Using Amazon RedShift with the AWS .NET API Part 4: code beginnings

Introduction

In the previous post we looked into how to connect to the Amazon RedShift master node using a tool called WorkBenchJ. We also went through some very basic Postgresql statements and tested an equally basic aggregation script.

In this post we’ll install the .NET SDK and start building some test code.

Note that we’ll be concentrating on showing and explaining the technical code examples related to AWS. We’ll ignore software principles like SOLID and layering so that we can stay focused. It’s your responsibility to organise your code properly. There are numerous posts on this blog that take up topics related to software architecture.

Installing the SDK

If you already have the .NET AWS SDK installed then you can ignore the installation bit of this section. You’ll only need to create a new project in Visual Studio.

The Amazon .NET SDK is available through NuGet. Open Visual Studio 2012/2013 and create a new C# console application called RedShiftDemo. The purpose of this application will be to demonstrate the different parts of the SDK around RedShift. In reality the RedShift handler could be any type of application:

  • A website
  • A Windows/Android/iOS app
  • A Windows service
  • etc.

…i.e. any application that’s capable of sending HTTP/S requests to a service endpoint and interpret the response. We’ll keep it simple and not waste time with view-related tasks.

Install the following NuGet package:

AWS SDK NuGet package

Preparations

We cannot just call the services within the AWS SDK without proper authentication. This is an important reference page to handle your credentials in a safe way. We’ll the take the recommended approach and create a profile in the SDK Store and reference it from app.config.

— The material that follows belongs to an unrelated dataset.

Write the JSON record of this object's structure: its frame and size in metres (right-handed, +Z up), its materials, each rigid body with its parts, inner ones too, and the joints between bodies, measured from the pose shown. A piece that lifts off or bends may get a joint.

This series is not about AWS authentication so we won’t go into temporary credentials but later on you may be interested in that option too. Since we’re programmers and it takes a single line of code to set up a profile we’ll go with the programmatic options. Add the following line to Main:

Amazon.Util.ProfileManager.RegisterProfile("demo-aws-profile", "your access key id", "your secret access key");

I suggest you remove the code from the application later on in case you want to distribute it. Run the application and it should execute without exceptions. Next open app.config and add the appSettings section with the following elements:

<appSettings>
        <add key="AWSProfileName" value="demo-aws-profile"/>
</appSettings>

Declaring the RedShift handle

We’ll put all our test code into a separate class. Insert a cs file called RedShiftDemoService. We’ll need a method to build a handle to the service which is of type IAmazonRedshift:

private IAmazonRedshift GetRedShiftClient()
{
	return new AmazonRedshiftClient(RegionEndpoint.EUWest1);
}

Note that we didn’t need to provide our credentials here. They will be extracted automatically using the profile name in the config file. You may need to adjust the region according to your preferences. This handle provides the entry point into a very long list of operations: get a list of clusters, create a snapshot, modify security settings, add new nodes to the cluster, reboot a cluster, etc. In case you need to carry out something with the cluster then IAmazonRedshift is your best friend. We cannot possibly go through all that in a post. We’ll concentrate on possibly the 3 most important tasks: get a list of clusters, create a new cluster and terminate one.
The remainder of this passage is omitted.